Economic Expansion Now Tied for Longest on Record

June 2019 is the 120th month since the Great Recession ended in June of 2009, tying this expansion for the longest on record with the expansion of 1991 to 2001 (see chart). This expansion will become the longest on record next month — barring an extremely unlikely collapse in economic activity that would prompt the National Bureau of Economic Research, the recognized arbiter of business-cycle dating, to later determine that a recession began in June or July.

We’re tracking the economic expansion in a new chart book. “Tracking the Post-Great Recession Economy” replaces “The Legacy of the Great Recession.” A final version of the latter, which covers the decade from the start of the Great Recession in December of 2007 through December of 2017, is here.

The new chart book tracks the current economic expansion and the economy’s evolution since President Trump took office in January of 2017, both in terms of how the expansion compares with other expansions of the past several decades and how recent economic performance compares with Trump’s claims of what his policies will accomplish.
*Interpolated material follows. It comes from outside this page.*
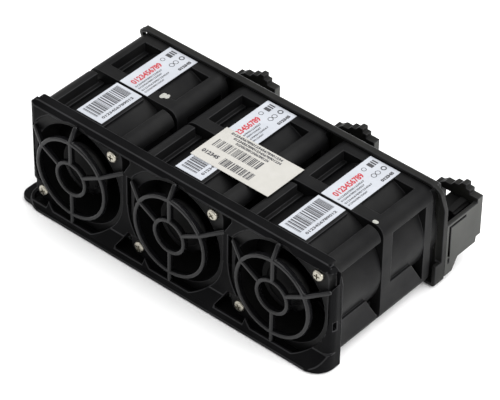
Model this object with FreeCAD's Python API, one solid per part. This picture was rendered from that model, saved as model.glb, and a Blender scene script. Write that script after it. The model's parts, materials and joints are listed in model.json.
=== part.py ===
import FreeCAD, Part
import os
from math import cos, pi, radians, sin, sqrt

# Server fan module: a row of counter-rotating fans between a moulded front frame with finger guards
# and a moulded rear frame with connector shrouds. X runs along the row, +Y is the way the air flows
# and +Z is up. The origin lies on the floor, below the middle fan's axis, in the front face's plane.
# Each fan is two motors back to back: a front and a rear housing, each with its own rotor.
# Lengths are in millimetres and angles in degrees.

Vector = FreeCAD.Vector
ORIGIN = Vector(0, 0, 0)
Y_AXIS = Vector(0, 1, 0)

# The row of fans
fan_names = ["left", "middle", "right"]
fan_size = 40.0
fan_spacing = 3.8
front_half_length = 27.0
rear_half_length = 29.0

# Frame walls and the gaps between the frames and the fans
face_wall = 1.0
strip_wall = 1.2
side_wall = 1.6
fan_gap = 0.3

# Fan housing
bore_wall = 1.2
barrel_wall = 0.9
barrel_sides = 40
housing_corner_radius = 4.0
corner_steps = 4
flange_thickness = 3.6
joint_flange_thickness = 4.8
rail_width = 5.4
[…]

The new chart book will include versions of familiar charts from the now-retired one, with monthly updates of economic growth and labor market statistics in the first section on recovery and expansion after the Great Recession, such as this:

It will also include new sections on:

  • Achieving and maintaining full employment, with charts tracking the Federal Reserve’s efforts to meet its employment and inflation targets, alternative measures of labor market strength, racial disparities in unemployment, and long-term unemployment.
  • Prospects for economic growth and earnings, with charts on the effect of the Great Recession on future growth prospects, why the Trump Administration’s growth projections are highly unrealistic, and the widening gap since the early 1970s between workers’ productivity (output produced per hour of work) and their hourly compensation (wages plus benefits).
  • International trade, federal budget deficits, and growth, with a discussion and charts describing the nexus between international payments flows, federal budget deficits, and future economic growth that provides context for understanding (1) the flaws in Trump’s argument that a trade deficit makes the United States “losers” in international trade and justifies a trade war and (2) the consequences for future payments imbalances, budget deficits, and economic growth from the President’s tax cuts.

The new chart book will get its first update with tomorrow’s jobs report.